Kesempurnaan tawakkul terletak pada kesadaran bahwa usaha adalah ibadah, tetapi ketergantungan pada usaha itu sendiri adalah kesyirikan tersembunyi. Sebagaimana dijelaskan oleh Ibnu Taimiyyah, tawakkul adalah aktivitas hati, sementara usaha adalah aktivitas fisik. Keduanya tidak dapat dipisahkan dalam syariat. Tawakkul adalah pilar utama, sementara usaha adalah pintu masuknya. Orang yang berusaha tanpa tawakkul akan kelelahan dan cemas; orang yang tawakkul tanpa usaha adalah orang yang pasif dan menyalahi Sunnah Nabi.

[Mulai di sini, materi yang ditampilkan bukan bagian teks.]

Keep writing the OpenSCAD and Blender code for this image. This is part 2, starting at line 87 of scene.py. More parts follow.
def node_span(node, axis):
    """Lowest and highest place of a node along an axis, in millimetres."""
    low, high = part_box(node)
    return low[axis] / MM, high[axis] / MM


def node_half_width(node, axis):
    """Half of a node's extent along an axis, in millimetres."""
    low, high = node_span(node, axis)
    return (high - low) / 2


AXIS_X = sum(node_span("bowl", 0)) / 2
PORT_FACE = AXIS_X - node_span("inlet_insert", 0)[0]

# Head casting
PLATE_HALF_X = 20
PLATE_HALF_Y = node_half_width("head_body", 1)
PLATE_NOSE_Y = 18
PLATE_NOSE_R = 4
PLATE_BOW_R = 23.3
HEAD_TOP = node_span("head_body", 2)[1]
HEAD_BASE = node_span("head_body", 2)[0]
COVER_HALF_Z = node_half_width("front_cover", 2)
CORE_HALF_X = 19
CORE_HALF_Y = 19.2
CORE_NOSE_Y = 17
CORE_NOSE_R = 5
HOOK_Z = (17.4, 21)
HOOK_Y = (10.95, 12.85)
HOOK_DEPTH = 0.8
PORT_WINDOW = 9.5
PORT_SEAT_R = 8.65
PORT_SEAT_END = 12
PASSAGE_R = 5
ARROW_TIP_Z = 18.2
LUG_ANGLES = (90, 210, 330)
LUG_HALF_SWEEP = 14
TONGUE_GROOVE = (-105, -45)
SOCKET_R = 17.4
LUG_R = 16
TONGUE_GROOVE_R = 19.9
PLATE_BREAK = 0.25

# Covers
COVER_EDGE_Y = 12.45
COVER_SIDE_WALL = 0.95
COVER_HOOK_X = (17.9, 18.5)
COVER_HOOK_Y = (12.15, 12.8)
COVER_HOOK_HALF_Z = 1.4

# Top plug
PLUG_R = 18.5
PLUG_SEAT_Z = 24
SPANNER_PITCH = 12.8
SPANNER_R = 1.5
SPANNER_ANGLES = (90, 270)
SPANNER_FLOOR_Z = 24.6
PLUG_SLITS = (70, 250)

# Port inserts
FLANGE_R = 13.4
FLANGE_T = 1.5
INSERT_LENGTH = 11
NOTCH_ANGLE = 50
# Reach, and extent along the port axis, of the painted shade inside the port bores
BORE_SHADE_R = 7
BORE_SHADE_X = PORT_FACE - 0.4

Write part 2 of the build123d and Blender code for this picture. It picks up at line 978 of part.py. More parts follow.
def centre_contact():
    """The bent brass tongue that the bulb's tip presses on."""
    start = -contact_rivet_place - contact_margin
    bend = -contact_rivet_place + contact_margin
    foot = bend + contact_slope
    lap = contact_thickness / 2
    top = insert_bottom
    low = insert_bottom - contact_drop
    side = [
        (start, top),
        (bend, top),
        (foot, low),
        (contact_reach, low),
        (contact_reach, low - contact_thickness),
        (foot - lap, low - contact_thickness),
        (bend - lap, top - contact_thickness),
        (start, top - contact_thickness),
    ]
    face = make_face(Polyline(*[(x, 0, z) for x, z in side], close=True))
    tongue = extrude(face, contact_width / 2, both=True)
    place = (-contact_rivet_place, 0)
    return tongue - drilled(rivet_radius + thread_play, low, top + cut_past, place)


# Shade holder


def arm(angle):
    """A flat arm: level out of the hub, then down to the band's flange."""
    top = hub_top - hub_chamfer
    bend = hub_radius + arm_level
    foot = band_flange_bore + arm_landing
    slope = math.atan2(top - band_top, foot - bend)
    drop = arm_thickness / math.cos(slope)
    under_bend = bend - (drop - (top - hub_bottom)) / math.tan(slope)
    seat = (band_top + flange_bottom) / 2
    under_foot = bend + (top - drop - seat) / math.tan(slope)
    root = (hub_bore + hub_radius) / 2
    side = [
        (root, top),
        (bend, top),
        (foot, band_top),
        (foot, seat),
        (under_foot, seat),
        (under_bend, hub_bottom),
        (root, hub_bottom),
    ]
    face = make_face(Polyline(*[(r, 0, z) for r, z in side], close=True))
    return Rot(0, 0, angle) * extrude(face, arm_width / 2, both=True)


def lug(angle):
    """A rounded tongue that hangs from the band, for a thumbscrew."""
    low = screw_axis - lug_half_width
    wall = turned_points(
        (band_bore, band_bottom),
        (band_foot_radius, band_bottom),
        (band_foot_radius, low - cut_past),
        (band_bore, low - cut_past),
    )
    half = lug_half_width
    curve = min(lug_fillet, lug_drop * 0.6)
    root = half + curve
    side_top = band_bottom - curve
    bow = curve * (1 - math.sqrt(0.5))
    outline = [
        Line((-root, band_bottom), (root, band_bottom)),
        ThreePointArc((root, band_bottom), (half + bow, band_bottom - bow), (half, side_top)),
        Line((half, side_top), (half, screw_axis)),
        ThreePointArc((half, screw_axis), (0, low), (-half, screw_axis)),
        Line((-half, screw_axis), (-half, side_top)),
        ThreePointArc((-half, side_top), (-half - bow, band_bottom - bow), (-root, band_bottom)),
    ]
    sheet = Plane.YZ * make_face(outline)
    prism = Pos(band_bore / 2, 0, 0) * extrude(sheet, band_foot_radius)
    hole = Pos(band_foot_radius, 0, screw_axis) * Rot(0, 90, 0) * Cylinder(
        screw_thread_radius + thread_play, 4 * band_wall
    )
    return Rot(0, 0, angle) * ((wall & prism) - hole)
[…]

Kunci Sukses: Keimanan yang Bertambah

Ayat ini secara spesifik menyebutkan bahwa ancaman justru "menambah keimanan mereka." Ini adalah pelajaran penting. Dalam menghadapi krisis, ada dua respons:

  1. Gentar, panik, dan mencari solusi cepat yang fana (Reaksi Mayoritas).
  2. Menguatkan keyakinan bahwa Allah mengizinkan krisis ini terjadi karena suatu hikmah, sehingga memperdalam penyerahan diri (Reaksi Mu’min Sejati).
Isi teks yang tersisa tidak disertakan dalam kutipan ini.